Dataset content ▸
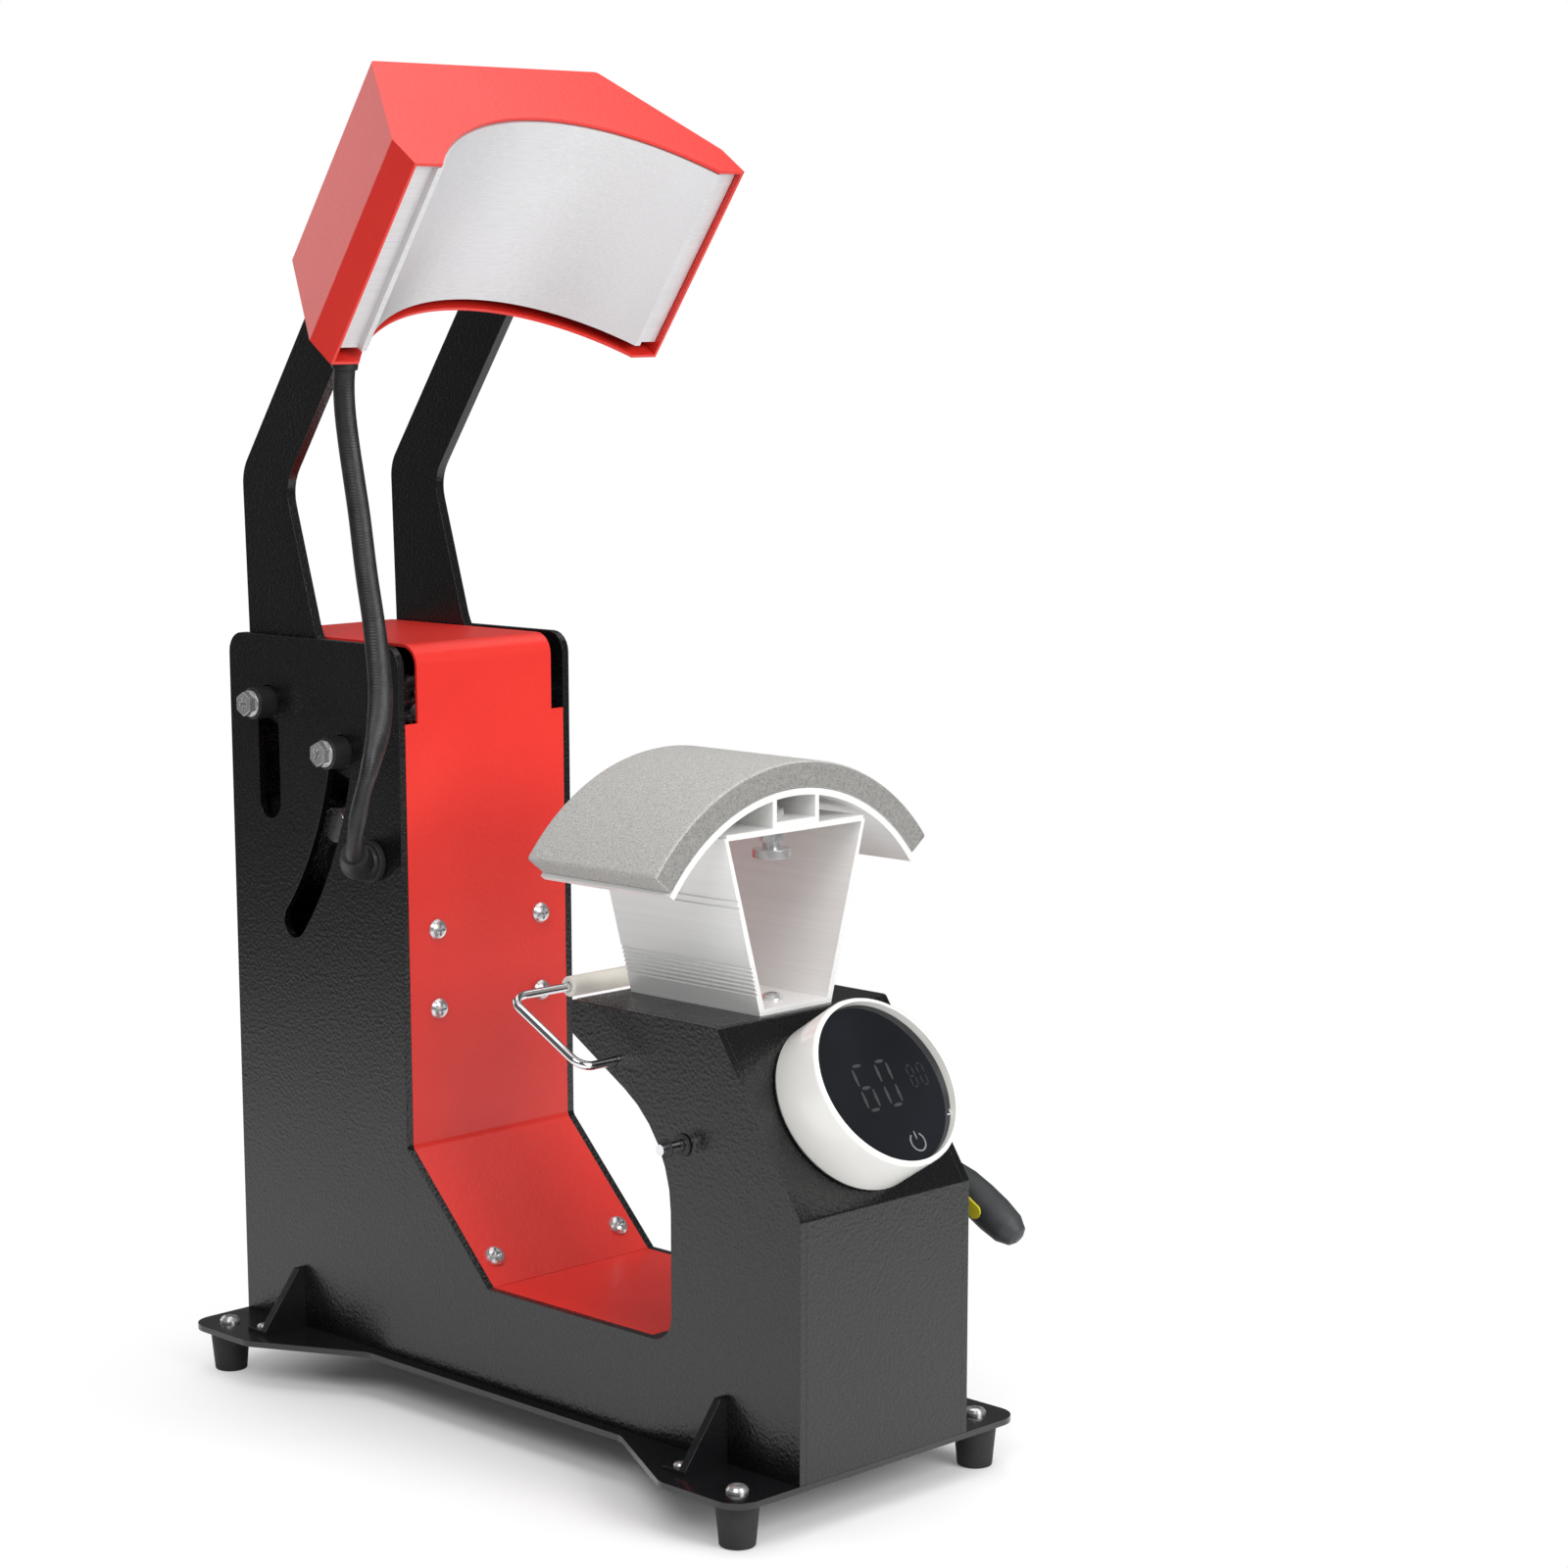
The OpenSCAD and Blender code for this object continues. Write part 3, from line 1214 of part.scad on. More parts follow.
shaft_bushes();
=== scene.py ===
# Looks of the cap heat press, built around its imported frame.
# Metres. Places handed to at() are in millimetres, with Y from the front of the body.
import json
import math

import bmesh
import bpy
from mathutils import Matrix, Vector


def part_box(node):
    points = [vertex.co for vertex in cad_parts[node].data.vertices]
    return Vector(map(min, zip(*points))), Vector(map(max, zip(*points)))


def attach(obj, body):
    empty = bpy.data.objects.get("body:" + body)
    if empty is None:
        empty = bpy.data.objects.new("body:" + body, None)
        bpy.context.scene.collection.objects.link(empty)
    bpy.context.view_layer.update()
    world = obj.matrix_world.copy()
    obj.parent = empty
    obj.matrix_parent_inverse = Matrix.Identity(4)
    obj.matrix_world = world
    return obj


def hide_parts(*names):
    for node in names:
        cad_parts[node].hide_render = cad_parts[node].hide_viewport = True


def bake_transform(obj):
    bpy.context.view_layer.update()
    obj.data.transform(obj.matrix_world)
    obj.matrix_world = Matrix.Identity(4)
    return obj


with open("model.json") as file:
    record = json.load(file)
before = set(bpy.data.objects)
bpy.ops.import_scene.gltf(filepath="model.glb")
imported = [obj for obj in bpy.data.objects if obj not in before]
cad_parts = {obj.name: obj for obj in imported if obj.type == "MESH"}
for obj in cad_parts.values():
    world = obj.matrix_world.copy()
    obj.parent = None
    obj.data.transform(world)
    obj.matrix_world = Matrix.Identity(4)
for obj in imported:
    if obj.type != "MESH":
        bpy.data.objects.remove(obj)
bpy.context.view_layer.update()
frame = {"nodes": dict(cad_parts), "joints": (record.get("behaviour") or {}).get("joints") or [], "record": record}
nodes = frame["nodes"]
record = frame["record"]
joints = {joint["name"]: joint for joint in frame["joints"]}
slots = {part["node"]: part["material_slot"] for part in record["subparts"]}
bodies = {node: body for body, members in record["behaviour"]["bodies"].items() for node in members}

MM = 0.001
NEAR = 1e-6
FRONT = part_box("left_side_plate")[0].y
SWING = math.radians(joints["head_swing"]["range_deg"][1])


def at(x, y, z):
    """A point given in millimetres, with Y from the front of the body."""
    return Vector((x * MM, FRONT + y * MM, z * MM))


# Camera at the photograph's viewing angle

# The photograph's side, with the focal length and the optical centre in its pixels
PHOTO = 1600
FOCAL_PIXELS = 3550
CENTRE_PIXEL = (573.2, 997.7)
CAMERA_PLACE = at(-1086, -991, 519.4)
CAMERA_AIM = Vector((0.6595, 0.7282, -0.1868))
CAMERA_RIGHT = Vector((0.7396, -0.6729, -0.0118))
CAMERA_REACH = 40
SENSOR = 36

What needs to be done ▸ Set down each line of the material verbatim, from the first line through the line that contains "zip(*points))), Vector(map(max, zip(*points)))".

Answer to the problem ▸
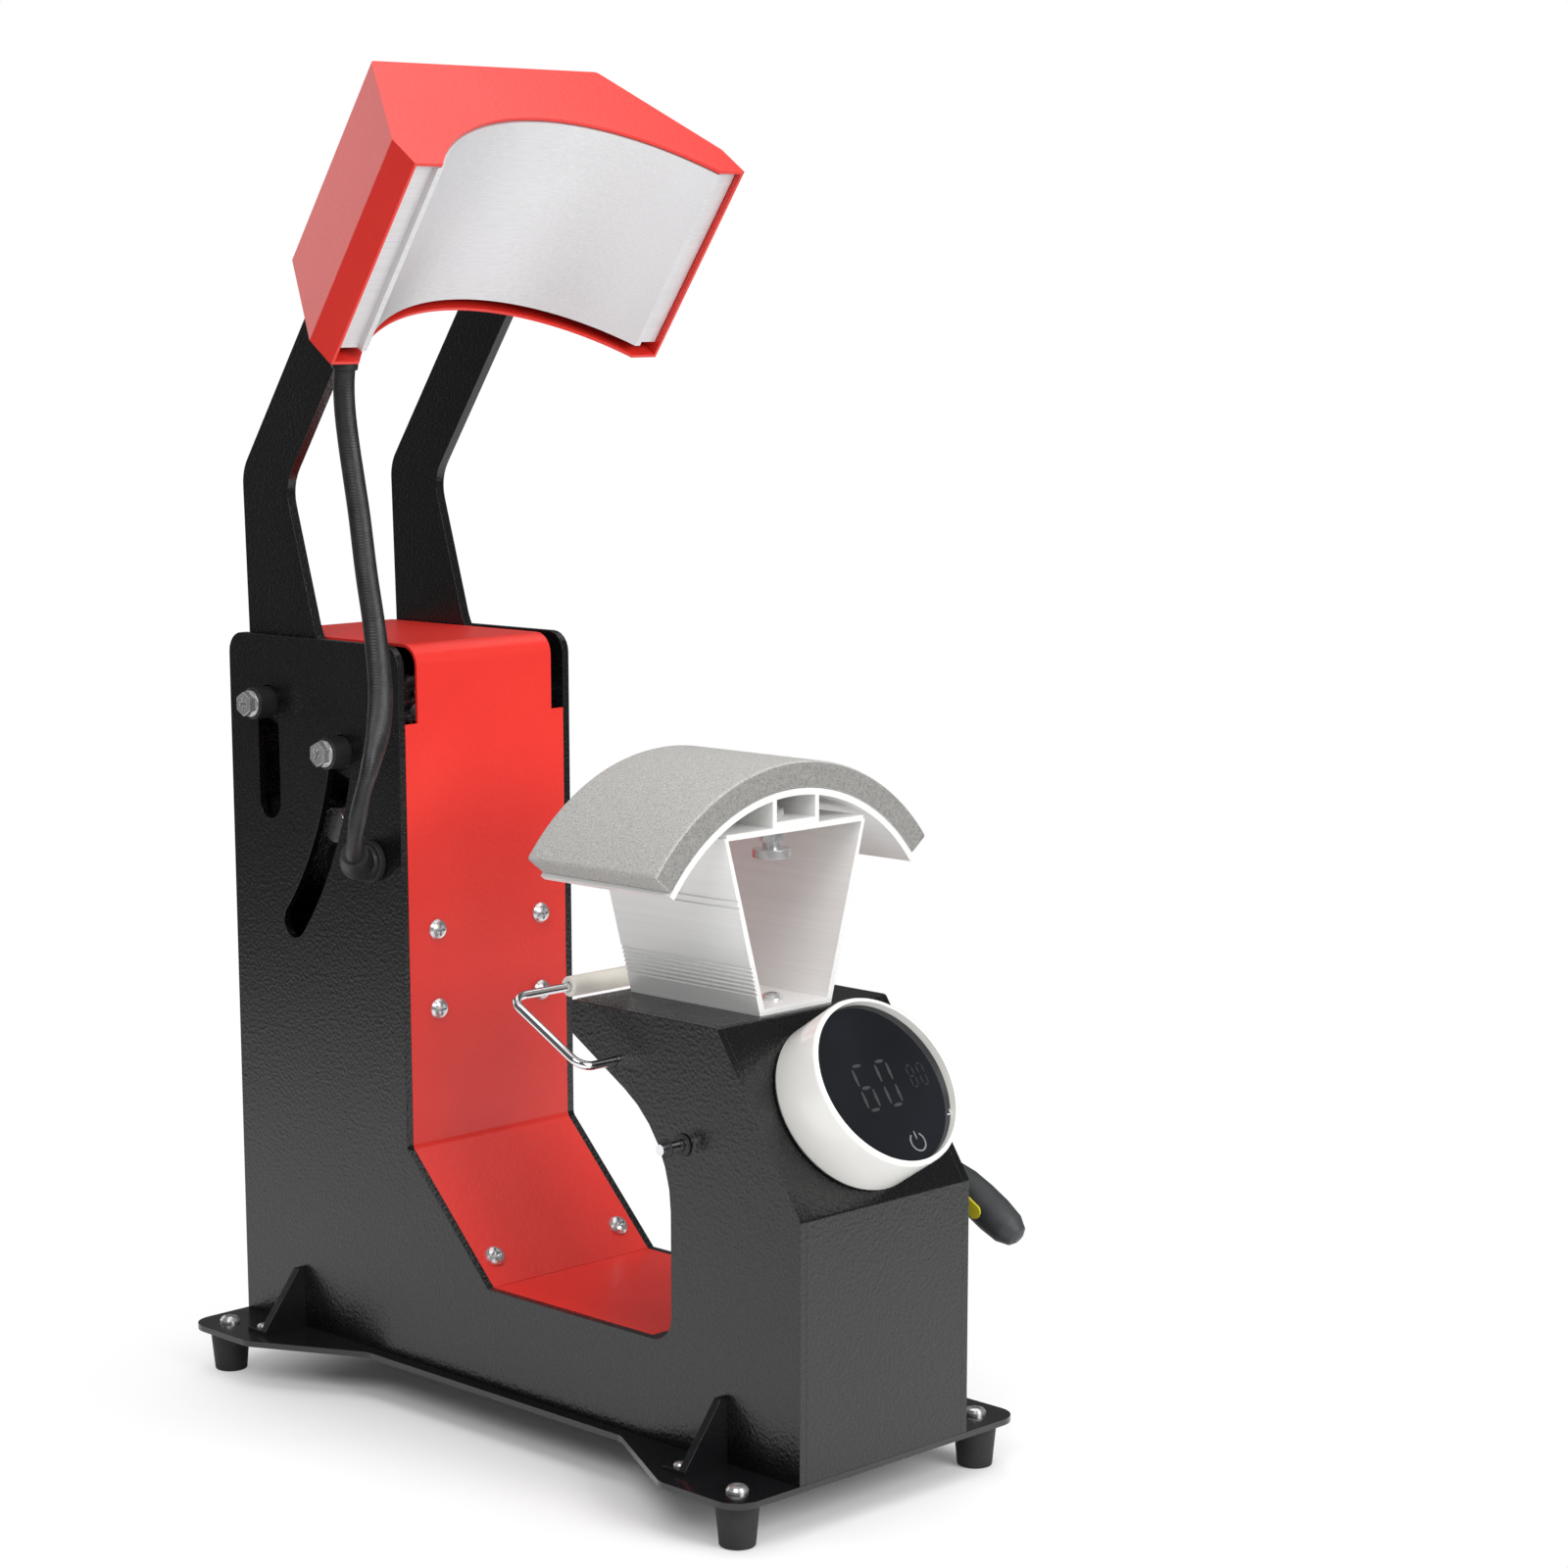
The OpenSCAD and Blender code for this object continues. Write part 3, from line 1214 of part.scad on. More parts follow.
shaft_bushes();
=== scene.py ===
# Looks of the cap heat press, built around its imported frame.
# Metres. Places handed to at() are in millimetres, with Y from the front of the body.
import json
import math

import bmesh
import bpy
from mathutils import Matrix, Vector


def part_box(node):
    points = [vertex.co for vertex in cad_parts[node].data.vertices]
    return Vector(map(min, zip(*points))), Vector(map(max, zip(*points)))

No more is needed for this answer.